We know so little of the world from which our faith emerged — and yet, even with so little, paths can be changed. Communities can strengthen. Hope can ignite.
What draws me most is this: Apollos’ story reminds me that following the way of compassion in our daily lives matters more than defending any single text, book, or canon. Faith is not about perfect knowledge but about openness, listening, and the courage to weave together a more life-giving Way.
This is our work: not winning arguments, but weaving threads of life and faith together.
Quick FAQs
Was John the Baptist more influential than Jesus at first?

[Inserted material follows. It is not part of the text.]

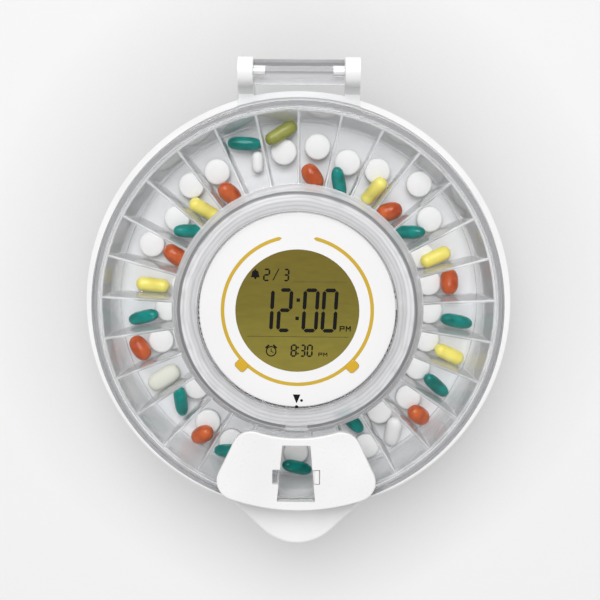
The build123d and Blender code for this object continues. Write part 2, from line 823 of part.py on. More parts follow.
def dispensing_cover():
    """White plate over the lid's window, with a tongue for the lock in front."""
    left, right = polar(2 * skirt_outer, -cover_angle), polar(2 * skirt_outer, cover_angle)
    wedge = make_face(Polyline((0, 0), left, right, close=True))
    outline = (Circle(skirt_outer) - Circle(cover_inner)) & wedge
    outline = fillet(outline.vertices(), cover_corner)
    cover = extrude(Pos(0, 0, lid_top) * outline, cover_thickness, dir=(0, 0, 1))
    cover = fillet(cover.edges().group_by(Axis.Z)[-1], cover_edge_round)
    half = tongue_width / 2
    tongue = block((-half, -tongue_front, tongue_under()), (half, -tongue_back, lid_top + cover_edge_round))
    tongue -= block((-half + tongue_frame, -nose_y, cam_under() - 2 * seat_gap),
                    (half - tongue_frame, 0, cam_under() + cam_thickness + 2 * seat_gap))
    cover += tongue
    cover -= window_outline(window_inner, window_outer, 0, cover_top + 1)
    return cover - window_notch(-1, lid_top) - window_notch(1, lid_top + window_catch_gap) + window_catch()


def window_notch(side, low):
    """Finger notch at one side of the window."""
    notch_y = -window_outer + window_notch_set_back
    near, far = sorted((0, side * notch_reach()))
    return block((near, notch_y, low), (far, notch_y + window_notch_length, cover_top + 1))


def notch_reach():
    taper = (window_outer_width - window_inner_width) / (window_outer - window_inner)
    return (window_outer_width - taper * window_notch_set_back) / 2 + window_notch_width


def window_catch():
    """Small catch that stands in the right notch."""
    notch_y = -window_outer + window_notch_set_back
    far = notch_reach() - window_catch_gap
    return block((far - window_notch_width + 2 * window_catch_gap, notch_y + window_catch_gap, lid_top),
                 (far, notch_y + window_notch_length - window_catch_gap, cover_top))


# ---- lock -------------------------------------------------------------------------
def lock_barrel():
    barrel = disc(lock_radius, lock_under(), cam_under() - running_gap, 0, -lock_y)
    return barrel - disc(lock_plug_radius + pin_fit, 0, rim_top, 0, -lock_y)


def lock_under():
    return rim_top - tab_height + running_gap


def lock_plug():
    plug = disc(lock_plug_radius, lock_under() + seat_gap, cam_under(), 0, -lock_y)
    keyway = block((-keyway_width / 2, -lock_y - keyway_length / 2, 0),
                   (keyway_width / 2, -lock_y + keyway_length / 2, lock_under() + keyway_length))
    return plug - keyway


def lock_cam():
    """Arm that swings from the side to the tongue's slot."""
    arm = block((0, -lock_y - cam_width / 2, cam_under()),
                (cam_length, -lock_y + cam_width / 2, cam_under() + cam_thickness))
    return arm + disc(lock_plug_radius, cam_under(), cam_under() + cam_thickness, 0, -lock_y)


def hinge_pin():
    """Two stub pins, each held in an ear and reaching into the lid's barrel."""
    near, far = ear_inner - hinge_pin_reach, pin_end() - tiny
    ends = ((-far, -near), (near, far))
    return group([rod_x(hinge_pin_radius, low, high, hinge_y, hinge_z) for low, high in ends])


def deck_screws():
    return group([screw(x, y, deck_top - screw_length + screw_tip_space, deck_top - screw_head_height)
                  for x, y in deck_screw_places()])


def hub_screws():
    flange_top = deck_top + deck_thickness
    return group([screw(x, y, deck_under, flange_top) for x, y in hub_screw_places()])


def dial_screws():
    return group([screw(x, y, board_top + screw_length / 2 - screw_tip_space, board_under, head_up=False)
                  for x, y in dial_post_places()])


# ---- the assembly -----------------------------------------------------------------
pieces = {
    "base_shell": base_shell(), "inner_deck": inner_deck(), "hub_tower": hub_tower(),
    "gear_bracket": gear_bracket(), "gear_axle": gear_axle(), "motor": motor(),
    "index_switch": index_switch(),
    "deck_screws": deck_screws(), "hub_screws": hub_screws(), "dial_screws": dial_screws(),
    "hinge_pin": hinge_pin(), "lock_barrel": lock_barrel(),
    "dial_face": dial_face(), "display_window": display_window(), "display_glass": display_glass(),
    "glass_holder": glass_holder(), "circuit_board": circuit_board(), "buzzer": buzzer(),
    "battery_contacts": battery_contacts(), "battery_door": battery_door(),
    "compound_gear": compound_gear(), "motor_pinion": motor_pinion(), "ring_gear": ring_gear(),
    "tray_floor": tray_floor(), "tray_inner_wall": tray_inner_wall(),
    "tray_outer_wall": tray_outer_wall(), "tray_dividers": tray_dividers(),
    "lid_plate": lid_plate(), "lid_hinge": lid_hinge(), "lid_skirt": lid_skirt(), "lid_collar": lid_collar(),
    "dispensing_cover": dispensing_cover(), "lock_plug": lock_plug(), "lock_cam": lock_cam(),
}
for side in button_places():
    pieces[f"button_{side}"] = button(side)
    pieces[f"tact_switch_{side}"] = tact_switch(side)
for i, place in enumerate(foot_places()):
    pieces[f"rubber_foot_{i + 1}"] = rubber_foot(place)
for i in range(cell_count):
    pieces[f"battery_cell_{i + 1}"] = battery_cell(i)

os.makedirs("parts", exist_ok=True)
for name, piece in pieces.items():
    export_step(piece, f"parts/{name}.step")
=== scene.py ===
# Looks of the automatic pill dispenser: clear lid and tray, display, dial print, pills, light and camera.
import math
import bpy
import bmesh
from mathutils import Euler, Matrix, Vector


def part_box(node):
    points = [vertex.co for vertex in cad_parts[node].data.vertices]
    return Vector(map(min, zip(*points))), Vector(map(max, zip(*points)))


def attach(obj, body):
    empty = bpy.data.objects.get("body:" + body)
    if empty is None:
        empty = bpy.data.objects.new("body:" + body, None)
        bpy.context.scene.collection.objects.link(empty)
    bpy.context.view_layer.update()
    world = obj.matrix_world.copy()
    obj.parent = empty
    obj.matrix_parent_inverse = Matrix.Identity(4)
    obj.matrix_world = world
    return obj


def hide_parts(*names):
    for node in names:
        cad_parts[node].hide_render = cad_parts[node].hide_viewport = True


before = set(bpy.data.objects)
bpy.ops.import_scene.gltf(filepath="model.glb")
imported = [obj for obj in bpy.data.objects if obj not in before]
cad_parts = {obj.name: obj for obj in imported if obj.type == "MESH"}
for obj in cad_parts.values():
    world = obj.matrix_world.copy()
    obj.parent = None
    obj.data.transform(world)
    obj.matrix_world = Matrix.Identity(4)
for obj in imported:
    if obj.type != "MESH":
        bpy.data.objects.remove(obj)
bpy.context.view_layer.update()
mm = 0.001
fullTurn = 2 * math.pi
nodeBox = {name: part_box(name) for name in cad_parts}
print("stage 1: frame loaded,", len(nodeBox), "nodes")


def topOf(name):
    return nodeBox[name][1][2] / mm


def underOf(name):
    return nodeBox[name][0][2] / mm


# Half a node's width, which is the radius of a round one
def radiusOf(name):
    return nodeBox[name][1][0] / mm


# node helpers: each input takes a value or another node's output
def feed(tree, node, inputs):
    for key, value in inputs.items():
        if isinstance(value, bpy.types.NodeSocket):
            tree.links.new(value, node.inputs[key])
        else:
            node.inputs[key].default_value = value


def addNode(tree, kind, inputs=None, **settings):
    node = tree.nodes.new(kind)
    for name, value in settings.items():
        setattr(node, name, value)
    feed(tree, node, inputs or {})
    return node


def arithmetic(tree, operation, *terms):
    return addNode(tree, "ShaderNodeMath", dict(enumerate(terms)), operation=operation).outputs["Value"]


def objectPlace(tree):
    return addNode(tree, "ShaderNodeTexCoord").outputs["Object"]


def alongAxis(tree, axis):
    return addNode(tree, "ShaderNodeSeparateXYZ", {"Vector": objectPlace(tree)}).outputs[axis]


def objectNoise(tree, scale, detail, stretch=(1, 1, 1)):
    mapping = addNode(tree, "ShaderNodeMapping", {"Vector": objectPlace(tree), "Scale": stretch})
    return addNode(tree, "ShaderNodeTexNoise", {
        "Vector": mapping.outputs["Vector"], "Scale": scale, "Detail": detail}).outputs["Fac"]


# Goes from low to high while the source goes from fromLow to fromHigh
def spread(tree, source, low, high, fromLow=0.3, fromHigh=0.7):
    return addNode(tree, "ShaderNodeMapRange", {
        "Value": source, "From Min": fromLow, "From Max": fromHigh,
        "To Min": low, "To Max": high}).outputs["Result"]


def twoTones(tree, share, dark, light):
    return addNode(tree, "ShaderNodeMix", {
        "Factor": share, "A": (*dark, 1), "B": (*light, 1)}, data_type="RGBA").outputs["Result"]


# Colours at positions from 0 to 1
def colourRamp(tree, share, stops, interpolation="LINEAR"):
    node = addNode(tree, "ShaderNodeValToRGB", {"Fac": share})
    ramp = node.color_ramp
    ramp.interpolation = interpolation
    ramp.elements[0].position, ramp.elements[1].position = stops[0][0], stops[-1][0]
    for stop in stops[1:-1]:
        ramp.elements.new(stop[0])
    for element, stop in zip(ramp.elements, stops):
        element.color = (*stop[1], 1)
    return node.outputs["Color"]


# material helpers: one Principled shader, then what wanders over its surface
def startMaterial(name, colour, rough, coat=0.0, metal=0.0, specular=0.5):
    material = bpy.data.materials.new(name)
    material.use_nodes = True
    material.diffuse_color = (*colour, 1)
    tree = material.node_tree
    shader = tree.nodes["Principled BSDF"]
    feed(tree, shader, {
        "Base Color": (*colour, 1), "Roughness": rough, "Metallic": metal, "Specular IOR Level": specular,
        "Coat Weight": coat, "Coat Roughness": 0.08})
    return material, tree, shader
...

Josephus suggests yes: John’s death was seen as a national catastrophe, while Jesus barely registers in non-Christian sources of the era. Some scholars even argue that without Paul’s missionary fire and theological reframing, Jesus’ movement might have gone the same way as John’s — remembered as a passionate revival, but ultimately a minor offshoot that never broke out of obscurity.
Who was Apollos in Acts?
A Jewish teacher from Alexandria, passionate about Jesus but trained only in John’s baptism — a living example of overlapping loyalties in the first century. Modern Christians generally don’t realize the level of debate over types of baptism available in the first century, and what they represent.
Why did early Christians call themselves “The Way”?
It wasn’t unique to them. Other sects, including Qumran, also used “the Way” to describe their path of devotion and purity. Modern Christians generally don’t realize how widespread this moniker was across various Jewish reform groups.
Please let me know in the comments if you’d like to learn more about any of these FAQs!
Questions for You
- What parallels do you see between Apollos’ fractured world and our own?
- Is fragmentation dangerous, creative, or both?
- Does learning about the scattered religious landscape of the 1st century change your mind about how you read Biblical texts?
- Which voices today are worth weaving into the future of faith?